* [Direction]: Reproduce exactly and only the lines running from the one with "for angle in" through the one with "obj.data = obj.data.copy()", both end lines included.

* [Information supplied]:
***
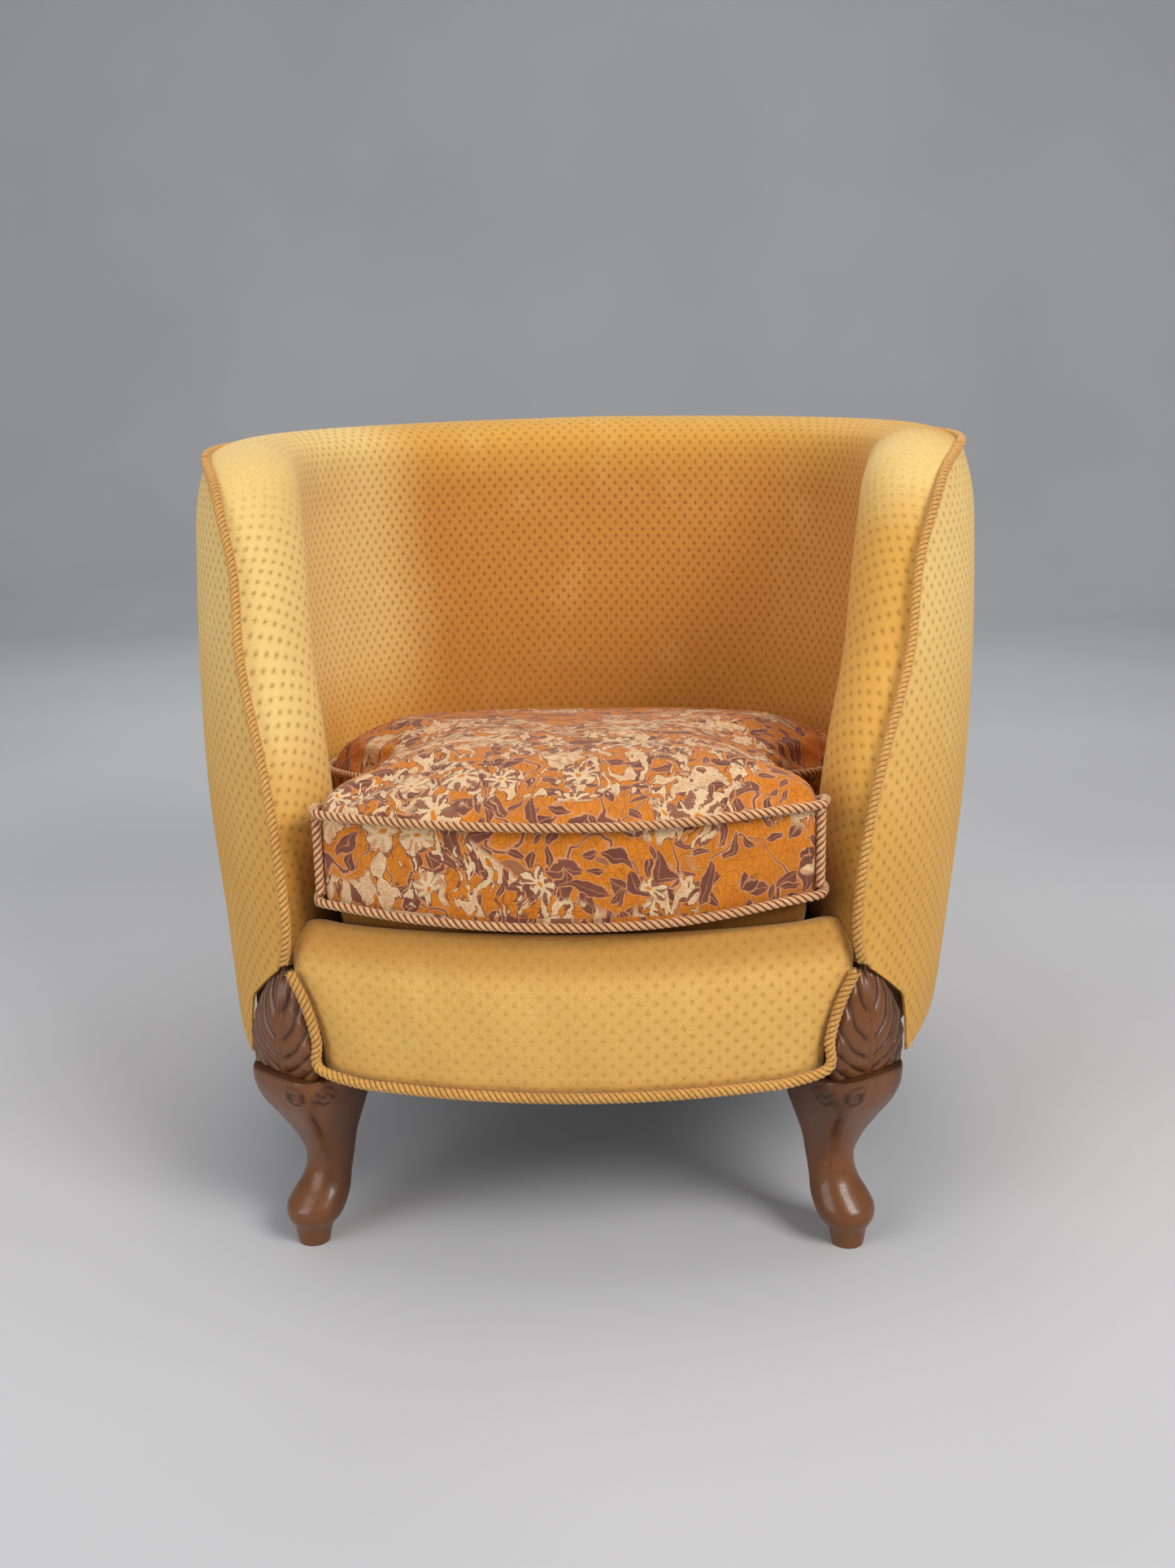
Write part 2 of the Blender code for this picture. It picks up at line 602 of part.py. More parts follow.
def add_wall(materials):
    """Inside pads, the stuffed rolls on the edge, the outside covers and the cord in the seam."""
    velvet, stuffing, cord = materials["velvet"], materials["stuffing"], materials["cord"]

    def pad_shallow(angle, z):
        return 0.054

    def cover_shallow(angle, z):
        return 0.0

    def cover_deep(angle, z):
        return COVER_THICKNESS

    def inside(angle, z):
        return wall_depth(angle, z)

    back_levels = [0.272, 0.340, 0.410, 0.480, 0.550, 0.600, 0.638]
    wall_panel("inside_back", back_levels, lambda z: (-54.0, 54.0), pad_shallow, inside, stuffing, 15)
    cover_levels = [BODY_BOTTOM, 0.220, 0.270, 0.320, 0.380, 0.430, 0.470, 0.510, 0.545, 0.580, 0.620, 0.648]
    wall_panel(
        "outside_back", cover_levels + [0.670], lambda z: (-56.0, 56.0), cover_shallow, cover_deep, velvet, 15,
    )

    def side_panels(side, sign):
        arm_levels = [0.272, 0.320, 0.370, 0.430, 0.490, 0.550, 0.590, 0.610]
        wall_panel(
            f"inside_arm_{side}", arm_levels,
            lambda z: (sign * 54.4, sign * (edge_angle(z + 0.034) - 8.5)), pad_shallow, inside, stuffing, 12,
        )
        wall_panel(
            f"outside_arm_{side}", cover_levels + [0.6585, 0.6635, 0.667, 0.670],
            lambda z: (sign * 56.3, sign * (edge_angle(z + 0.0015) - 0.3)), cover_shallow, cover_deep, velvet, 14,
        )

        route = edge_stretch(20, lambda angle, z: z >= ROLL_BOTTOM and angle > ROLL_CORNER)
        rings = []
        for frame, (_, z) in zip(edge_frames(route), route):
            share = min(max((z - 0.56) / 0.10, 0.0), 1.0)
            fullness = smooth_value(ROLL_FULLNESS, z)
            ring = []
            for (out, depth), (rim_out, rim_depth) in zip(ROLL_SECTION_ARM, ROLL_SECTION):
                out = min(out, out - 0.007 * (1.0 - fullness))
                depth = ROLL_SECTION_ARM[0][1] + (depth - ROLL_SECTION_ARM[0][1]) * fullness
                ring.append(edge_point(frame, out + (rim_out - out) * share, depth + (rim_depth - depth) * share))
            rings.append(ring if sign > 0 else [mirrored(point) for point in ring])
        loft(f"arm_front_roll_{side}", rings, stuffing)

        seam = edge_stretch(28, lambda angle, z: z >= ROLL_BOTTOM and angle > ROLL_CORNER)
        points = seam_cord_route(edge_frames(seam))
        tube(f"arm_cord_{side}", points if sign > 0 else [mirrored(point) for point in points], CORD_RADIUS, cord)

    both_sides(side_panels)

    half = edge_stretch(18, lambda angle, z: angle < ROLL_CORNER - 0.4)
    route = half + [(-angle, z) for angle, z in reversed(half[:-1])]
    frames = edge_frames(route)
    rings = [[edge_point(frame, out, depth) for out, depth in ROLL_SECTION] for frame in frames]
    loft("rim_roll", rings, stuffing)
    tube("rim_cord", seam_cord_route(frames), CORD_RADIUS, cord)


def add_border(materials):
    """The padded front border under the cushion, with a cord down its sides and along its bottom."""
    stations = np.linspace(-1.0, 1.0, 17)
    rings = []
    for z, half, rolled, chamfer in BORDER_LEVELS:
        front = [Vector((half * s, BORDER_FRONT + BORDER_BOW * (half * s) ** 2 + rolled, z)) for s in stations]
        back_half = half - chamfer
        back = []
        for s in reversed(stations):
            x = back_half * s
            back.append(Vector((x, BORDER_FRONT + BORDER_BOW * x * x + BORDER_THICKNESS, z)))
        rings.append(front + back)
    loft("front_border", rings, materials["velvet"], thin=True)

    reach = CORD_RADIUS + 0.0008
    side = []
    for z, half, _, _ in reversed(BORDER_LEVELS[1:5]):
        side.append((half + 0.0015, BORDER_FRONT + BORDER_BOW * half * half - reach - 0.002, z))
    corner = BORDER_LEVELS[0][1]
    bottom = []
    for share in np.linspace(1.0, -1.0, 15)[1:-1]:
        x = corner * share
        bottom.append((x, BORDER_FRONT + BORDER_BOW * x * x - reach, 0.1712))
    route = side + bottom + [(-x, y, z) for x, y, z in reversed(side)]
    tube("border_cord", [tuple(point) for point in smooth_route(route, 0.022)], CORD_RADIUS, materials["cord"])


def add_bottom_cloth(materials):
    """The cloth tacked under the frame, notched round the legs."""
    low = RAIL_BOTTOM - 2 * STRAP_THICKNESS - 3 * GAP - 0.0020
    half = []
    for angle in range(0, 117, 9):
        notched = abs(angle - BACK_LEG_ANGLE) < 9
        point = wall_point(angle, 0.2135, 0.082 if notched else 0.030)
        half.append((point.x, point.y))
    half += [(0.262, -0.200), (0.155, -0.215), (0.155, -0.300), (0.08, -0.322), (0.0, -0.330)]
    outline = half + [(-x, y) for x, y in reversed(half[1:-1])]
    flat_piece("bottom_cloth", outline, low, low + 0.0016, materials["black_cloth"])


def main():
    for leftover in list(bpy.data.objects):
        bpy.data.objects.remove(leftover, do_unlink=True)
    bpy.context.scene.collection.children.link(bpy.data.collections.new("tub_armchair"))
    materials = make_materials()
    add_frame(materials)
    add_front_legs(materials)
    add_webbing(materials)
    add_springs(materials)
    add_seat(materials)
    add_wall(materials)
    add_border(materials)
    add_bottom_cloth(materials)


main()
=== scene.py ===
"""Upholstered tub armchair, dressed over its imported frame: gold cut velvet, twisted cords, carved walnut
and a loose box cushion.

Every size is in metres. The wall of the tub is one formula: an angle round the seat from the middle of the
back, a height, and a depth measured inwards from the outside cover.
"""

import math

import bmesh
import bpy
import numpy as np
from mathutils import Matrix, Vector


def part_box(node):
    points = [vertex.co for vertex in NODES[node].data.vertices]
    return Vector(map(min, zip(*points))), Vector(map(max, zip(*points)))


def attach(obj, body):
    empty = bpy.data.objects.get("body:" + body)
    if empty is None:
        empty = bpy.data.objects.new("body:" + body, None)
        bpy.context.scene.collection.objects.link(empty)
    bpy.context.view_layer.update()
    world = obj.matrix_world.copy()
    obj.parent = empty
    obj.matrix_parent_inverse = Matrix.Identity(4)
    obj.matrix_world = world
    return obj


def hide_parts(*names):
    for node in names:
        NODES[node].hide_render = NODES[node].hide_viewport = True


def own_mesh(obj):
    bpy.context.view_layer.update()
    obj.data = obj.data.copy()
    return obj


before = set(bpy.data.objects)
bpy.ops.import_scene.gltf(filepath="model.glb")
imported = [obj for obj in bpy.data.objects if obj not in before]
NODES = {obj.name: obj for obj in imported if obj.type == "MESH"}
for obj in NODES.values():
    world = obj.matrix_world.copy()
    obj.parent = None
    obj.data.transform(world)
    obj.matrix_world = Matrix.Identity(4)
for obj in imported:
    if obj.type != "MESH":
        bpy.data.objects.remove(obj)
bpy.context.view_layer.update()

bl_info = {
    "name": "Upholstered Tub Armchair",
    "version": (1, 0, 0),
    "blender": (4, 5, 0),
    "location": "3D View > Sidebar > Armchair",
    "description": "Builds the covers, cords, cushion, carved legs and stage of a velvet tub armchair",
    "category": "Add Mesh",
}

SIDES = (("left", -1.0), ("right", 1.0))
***
* [The completed task]:
    for angle in range(0, 117, 9):
        notched = abs(angle - BACK_LEG_ANGLE) < 9
        point = wall_point(angle, 0.2135, 0.082 if notched else 0.030)
        half.append((point.x, point.y))
    half += [(0.262, -0.200), (0.155, -0.215), (0.155, -0.300), (0.08, -0.322), (0.0, -0.330)]
    outline = half + [(-x, y) for x, y in reversed(half[1:-1])]
    flat_piece("bottom_cloth", outline, low, low + 0.0016, materials["black_cloth"])


def main():
    for leftover in list(bpy.data.objects):
        bpy.data.objects.remove(leftover, do_unlink=True)
    bpy.context.scene.collection.children.link(bpy.data.collections.new("tub_armchair"))
    materials = make_materials()
    add_frame(materials)
    add_front_legs(materials)
    add_webbing(materials)
    add_springs(materials)
    add_seat(materials)
    add_wall(materials)
    add_border(materials)
    add_bottom_cloth(materials)


main()
=== scene.py ===
"""Upholstered tub armchair, dressed over its imported frame: gold cut velvet, twisted cords, carved walnut
and a loose box cushion.

Every size is in metres. The wall of the tub is one formula: an angle round the seat from the middle of the
back, a height, and a depth measured inwards from the outside cover.
"""

import math

import bmesh
import bpy
import numpy as np
from mathutils import Matrix, Vector


def part_box(node):
    points = [vertex.co for vertex in NODES[node].data.vertices]
    return Vector(map(min, zip(*points))), Vector(map(max, zip(*points)))


def attach(obj, body):
    empty = bpy.data.objects.get("body:" + body)
    if empty is None:
        empty = bpy.data.objects.new("body:" + body, None)
        bpy.context.scene.collection.objects.link(empty)
    bpy.context.view_layer.update()
    world = obj.matrix_world.copy()
    obj.parent = empty
    obj.matrix_parent_inverse = Matrix.Identity(4)
    obj.matrix_world = world
    return obj


def hide_parts(*names):
    for node in names:
        NODES[node].hide_render = NODES[node].hide_viewport = True


def own_mesh(obj):
    bpy.context.view_layer.update()
    obj.data = obj.data.copy()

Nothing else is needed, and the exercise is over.